En 1870, la vessie de porc sera remplacée par une vessie en caoutchouc.
En 1871, les 59 règles du rugby furent adoptées par tous. Une de ces règles disait qu'un joueur pouvait attraper la balle, courir avec et la passer à un autre joueur. La règle du hors-jeu est définitivement établie. La mêlée demeure la base même du jeu. Le rugby est définitivement né cette année là.
En 1871, toujours, le 26 janvier, la Rugby Union of England est créée.

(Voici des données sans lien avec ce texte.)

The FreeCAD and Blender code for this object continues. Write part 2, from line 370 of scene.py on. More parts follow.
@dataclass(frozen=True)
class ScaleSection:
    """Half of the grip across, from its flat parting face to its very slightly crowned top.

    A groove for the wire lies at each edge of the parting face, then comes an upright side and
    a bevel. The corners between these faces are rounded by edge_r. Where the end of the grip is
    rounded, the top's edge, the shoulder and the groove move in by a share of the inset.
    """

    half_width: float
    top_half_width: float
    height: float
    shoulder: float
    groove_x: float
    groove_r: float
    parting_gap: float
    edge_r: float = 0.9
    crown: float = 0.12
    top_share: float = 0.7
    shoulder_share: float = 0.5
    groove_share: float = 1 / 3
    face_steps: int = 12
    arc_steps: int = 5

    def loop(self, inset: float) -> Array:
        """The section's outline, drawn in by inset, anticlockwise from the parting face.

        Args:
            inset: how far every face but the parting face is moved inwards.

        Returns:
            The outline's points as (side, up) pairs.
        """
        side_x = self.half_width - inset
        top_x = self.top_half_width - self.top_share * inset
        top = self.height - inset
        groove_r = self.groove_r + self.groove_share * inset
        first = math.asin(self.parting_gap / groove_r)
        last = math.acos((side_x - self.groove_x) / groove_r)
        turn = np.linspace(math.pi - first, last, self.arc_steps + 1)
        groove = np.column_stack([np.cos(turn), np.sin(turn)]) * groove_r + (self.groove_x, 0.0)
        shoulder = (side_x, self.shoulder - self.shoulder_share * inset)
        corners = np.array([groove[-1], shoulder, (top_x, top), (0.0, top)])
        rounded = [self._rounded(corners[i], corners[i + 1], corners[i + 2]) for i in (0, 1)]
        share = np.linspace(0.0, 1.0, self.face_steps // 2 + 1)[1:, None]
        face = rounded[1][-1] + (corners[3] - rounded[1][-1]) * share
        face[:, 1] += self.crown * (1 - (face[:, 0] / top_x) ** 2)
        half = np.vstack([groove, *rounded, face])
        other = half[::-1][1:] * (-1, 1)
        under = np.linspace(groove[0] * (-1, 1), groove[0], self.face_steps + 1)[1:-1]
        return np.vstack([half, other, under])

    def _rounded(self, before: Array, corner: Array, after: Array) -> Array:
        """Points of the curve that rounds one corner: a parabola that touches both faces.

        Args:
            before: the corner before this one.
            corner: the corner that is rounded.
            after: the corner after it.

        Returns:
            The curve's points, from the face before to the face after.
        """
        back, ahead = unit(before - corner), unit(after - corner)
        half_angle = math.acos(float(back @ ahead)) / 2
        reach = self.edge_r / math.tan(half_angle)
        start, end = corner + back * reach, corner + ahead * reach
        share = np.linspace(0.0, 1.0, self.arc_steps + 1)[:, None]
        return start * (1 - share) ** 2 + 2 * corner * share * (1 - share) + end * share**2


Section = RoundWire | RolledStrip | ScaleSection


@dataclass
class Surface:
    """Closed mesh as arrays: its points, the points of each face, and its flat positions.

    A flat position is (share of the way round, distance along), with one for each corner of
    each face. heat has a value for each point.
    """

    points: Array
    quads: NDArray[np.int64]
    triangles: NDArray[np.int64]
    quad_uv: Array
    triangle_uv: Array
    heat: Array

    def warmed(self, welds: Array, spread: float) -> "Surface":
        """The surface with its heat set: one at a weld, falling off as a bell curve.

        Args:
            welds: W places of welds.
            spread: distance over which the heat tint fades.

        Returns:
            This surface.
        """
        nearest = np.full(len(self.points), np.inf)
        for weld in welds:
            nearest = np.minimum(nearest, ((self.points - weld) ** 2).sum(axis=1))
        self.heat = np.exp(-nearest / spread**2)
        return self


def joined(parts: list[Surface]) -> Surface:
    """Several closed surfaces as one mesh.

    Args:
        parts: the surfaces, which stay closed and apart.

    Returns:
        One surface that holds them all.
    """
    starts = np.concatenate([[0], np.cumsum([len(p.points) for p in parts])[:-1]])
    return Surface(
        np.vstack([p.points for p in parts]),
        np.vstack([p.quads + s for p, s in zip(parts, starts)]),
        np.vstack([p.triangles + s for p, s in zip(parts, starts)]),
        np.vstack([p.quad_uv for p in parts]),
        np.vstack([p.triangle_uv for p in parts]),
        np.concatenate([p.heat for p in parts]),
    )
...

La même année se dispute le premier match "international" entre l'Écosse et l'Angleterre.
Six ans plus tard, en 1877, le nombre de joueurs par équipes fut ramené de vingt à quinze. Le ballon, alors rond, devient ovale (pour mieux épouser la forme du buste durant la course).
En 1877, cela faisait cinq ans que le rugby avait débarqué en France...
L'arrivée en France
Contrairement à l'idée reçue que le Rugby est d'abord arrivé en France en longeant les rives de la Garonne, le premier club français à accueillir le rugby fut le Havre Athlétique Club en... 1872 !

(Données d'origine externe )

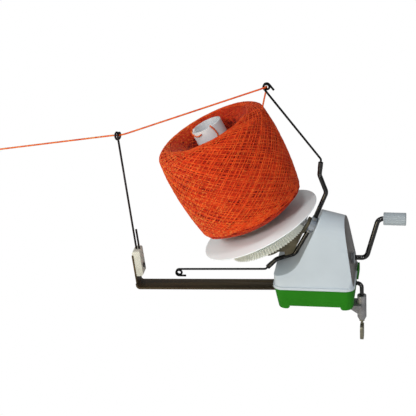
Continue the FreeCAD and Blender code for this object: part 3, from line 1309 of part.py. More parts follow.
def yarn_run():
    """Taut yarn from the guide's eye through the flyer's upper eye to the ball."""
    on_ball = on_spool(YARN_LANDING[0], YARN_LANDING[1], YARN_LAND_DEPTH)
    return rod([yarn_handover(), flyer_eye_entry(), flyer_eye_exit(), on_ball], YARN_RADIUS, YARN_BEND)


save(base_tray(), "base_tray")
save(base_screws(), "base_screws")
save(top_shell(), "top_shell")
save(gear_frame(), "gear_frame")
save(frame_screws(), "frame_screws")
save(crank_bushes(), "crank_bushes")
save(sleeve_bush(), "sleeve_bush")
save(crank_ring(), "crank_ring")
save(fixed_tube(), "fixed_tube")
save(tube_set_screw(), "tube_set_screw")
save(spindle_carrier(), "spindle_carrier")
save(carrier_screw(), "carrier_screw")
save(spindle(), "spindle")
save(spindle_clip(), "spindle_clip")
save(spool_flange(), "spool_flange")
save(ring_gear(), "ring_gear")
save(spool_core(), "spool_core")
save(yarn_ball(), "yarn_ball")
save(flyer_sleeve(), "flyer_sleeve")
save(flyer_pinion(), "flyer_pinion")
save(flyer_hub(), "flyer_hub")
save(Part.makeCompound([hub_screw(1), hub_screw(-1)]), "hub_screws")
save(flyer_arm(1), "flyer_arm_upper")
save(flyer_arm(-1), "flyer_arm_lower")
save(flyer_wire(1), "flyer_wire_upper")
save(flyer_wire(-1), "flyer_wire_lower")
save(drive_rod(), "drive_rod")
save(rod_pinion(), "rod_pinion")
save(spool_pinion(), "spool_pinion")
save(crank_gear(), "crank_gear")
save(crank_pin(), "crank_pin")
save(crank_rod(), "crank_rod")
save(crank_collar(), "crank_collar")
save(grip(), "grip")
save(grip_ring(), "grip_ring")
save(guide_bar(), "guide_bar")
save(bar_screw(), "bar_screw")
save(guide_clip(), "guide_clip")
save(clip_screw(), "clip_screw")
save(guide_wire(), "guide_wire")
save(clamp_hook(), "clamp_hook")
save(hook_pin(), "hook_pin")
save(clamp_jaw(), "clamp_jaw")
save(clamp_screw(), "clamp_screw")
save(yarn_feed(), "yarn_feed")
save(yarn_run(), "yarn_run")
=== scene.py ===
"""Looks of the yarn ball winder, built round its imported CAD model, in metres."""
import json
import math

import bpy
from mathutils import Matrix, Vector


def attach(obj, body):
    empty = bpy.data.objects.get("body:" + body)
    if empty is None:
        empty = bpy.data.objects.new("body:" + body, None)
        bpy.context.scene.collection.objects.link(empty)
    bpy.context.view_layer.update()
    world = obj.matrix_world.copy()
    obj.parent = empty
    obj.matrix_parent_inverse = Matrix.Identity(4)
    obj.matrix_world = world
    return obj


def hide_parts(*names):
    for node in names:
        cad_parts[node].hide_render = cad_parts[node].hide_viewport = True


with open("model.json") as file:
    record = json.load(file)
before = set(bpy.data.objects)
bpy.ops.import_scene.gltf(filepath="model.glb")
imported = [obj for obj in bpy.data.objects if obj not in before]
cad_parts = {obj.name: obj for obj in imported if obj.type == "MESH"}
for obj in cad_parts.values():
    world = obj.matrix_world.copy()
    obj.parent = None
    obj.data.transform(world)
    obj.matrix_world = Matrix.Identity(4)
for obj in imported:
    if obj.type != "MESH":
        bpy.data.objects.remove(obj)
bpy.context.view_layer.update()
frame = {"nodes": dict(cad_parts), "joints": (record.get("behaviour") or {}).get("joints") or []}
nodes = frame["nodes"]
scene = bpy.context.scene
joints = {joint["name"]: joint for joint in frame["joints"]}

# Camera
AIM = Vector((-0.1296, 0.0, 0.1147))
AZIMUTH = math.radians(11.07)
ELEVATION = math.radians(25.26)
ROLL = math.radians(-3.33)
DISTANCE = 1.711
LENS = 122.37


def place_camera():
    """Camera at the photograph's viewing angle."""
    out = Vector((math.sin(AZIMUTH) * math.cos(ELEVATION),
                  -math.cos(AZIMUTH) * math.cos(ELEVATION), math.sin(ELEVATION)))
    side = Vector((math.cos(AZIMUTH), math.sin(AZIMUTH), 0.0))
    up = out.cross(side)
    right = side * math.cos(ROLL) + up * math.sin(ROLL)
    top = up * math.cos(ROLL) - side * math.sin(ROLL)
    data = bpy.data.cameras.new("camera")
    data.lens = LENS
    data.sensor_width = 36.0
    data.clip_end = 20.0
    camera = bpy.data.objects.new("camera", data)
    scene.collection.objects.link(camera)
    turn = Matrix((right, top, out)).transposed().to_4x4()
    camera.matrix_world = Matrix.Translation(AIM + out * DISTANCE) @ turn
    scene.camera = camera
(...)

Depuis quelques années, en effet, les marins britaniques en escale au Havre (et dans les autres ports) avaient pour habitude de jouer à ce jeu pour se défouler. Ce n'est donc pas étonnant que la première création ait eu lieu dans un port du "Channel".
Quelques mois plus tard, toujours en 1872, est créé le premier club parisien : The English Taylors Club, un club fondé (encore) par des britaniques. Ce club fera, par la suite, place à deux clubs mythiques parisiens : le Racing Club de France et le stade Français fondés par des lycéens au début des années 1880.
En 1885, le Sud-ouest accueille son premier club à Bordeaux : le S.B.U.C. (Stade Bordelais Union Club) est né. C'est le quatrième club (le club des tailleurs anglais a disparu) à apparaître dans l'hexagone (2 à Paris, 1 au Havre et 1 à Bordeaux).
Entre 1885 et 1900, neuf autres clubs seront fondés (dont le Stade Toulousain !).
Entre-temps, en 1892, le 20 mars, s'est déroulée la première finale du Championnat de France. Ce match était arbitré par un certain... Pierre de Coubertin !
Un autre arbitre, Charles Brennus, restera dans l'histoire du rugby français grâce au bouclier qui porte son nom. Ce bouclier est remis, chaque année, au vainqueur du championnat de France. On dit que le prestigieux trophée porte son nom car c'est lui qui l'aurait gravé, mais il semblerait néanmoins que ce bouclier fut essentiellement œuvre du Baron...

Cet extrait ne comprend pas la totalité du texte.